Low, Dennis

views updated

Low, Dennis

PERSONAL:

Education: Oxford University, B.A., 1999; received Ph.D., 2003.

ADDRESSES:

Home—England.

CAREER:

Writer and independent scholar.

WRITINGS:

The Literary Protégées of the Lake Poets, Ashgate (Burlington, VT), 2006.

SIDELIGHTS:

Dennis Low's first book is The Literary Protégées of the Lake Poets, a volume in the "Nineteenth Century Series" published by Ashgate. Low, an independent scholar who graduated from Oxford University, explores a little-known facet of the Romantic movement as it existed in England's Lake District at the turn of the nineteenth century. He explores how the era's most famous poets (William Wordsworth, Robert Southey, and Samuel Taylor Coleridge) mentored a number of talented female poets in their familial and social circles, helping them to become published and gain recognition for their work in a way that bucked the traditional gender norms of the time. In particular, Low examines four women poets: Caroline Bowles, Southey's second wife; Maria Gowen Brooks, an American who struck up a transoceanic correspondence with Southey and ultimately enjoyed a vacation at his home; Sara Coleridge, the only daughter of Samuel Taylor Coleridge; and Maria Jane Jewsbury, a self-made writer and admirer of Wordsworth, who ultimately became her champion.
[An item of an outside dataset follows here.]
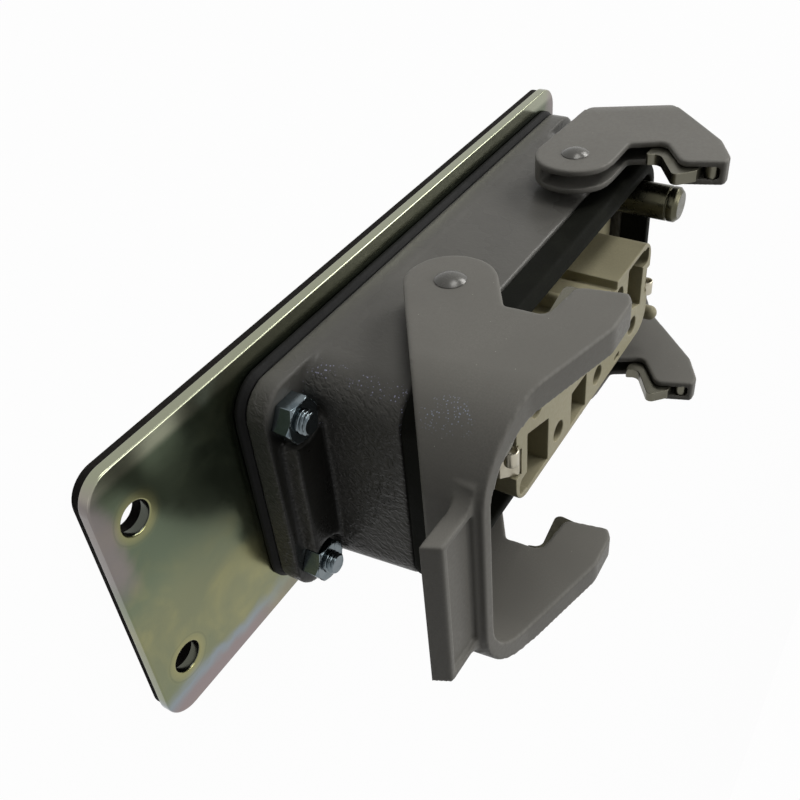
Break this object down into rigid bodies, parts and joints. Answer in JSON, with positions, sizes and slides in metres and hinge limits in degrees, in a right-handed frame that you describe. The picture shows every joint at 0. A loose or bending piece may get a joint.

Low is particularly interested in Southey's contribution to the women's careers. Southey believed their fresh viewpoints could invigorate the world of poetry, which he felt was suffering a period of stagnation and decline. The book relies heavily on Low's research of unpublished letters and manuscripts, both in Great Britain and the United States.

BIOGRAPHICAL AND CRITICAL SOURCES:

PERIODICALS

Review of English Studies, June, 2007, Rosemary March, review of The Literary Protégées of the Lake Poets, p. 413.

Times Literary Supplement, January 19, 2007, Nora Crook, review of The Literary Protégées of the Lake Poets, p. 28.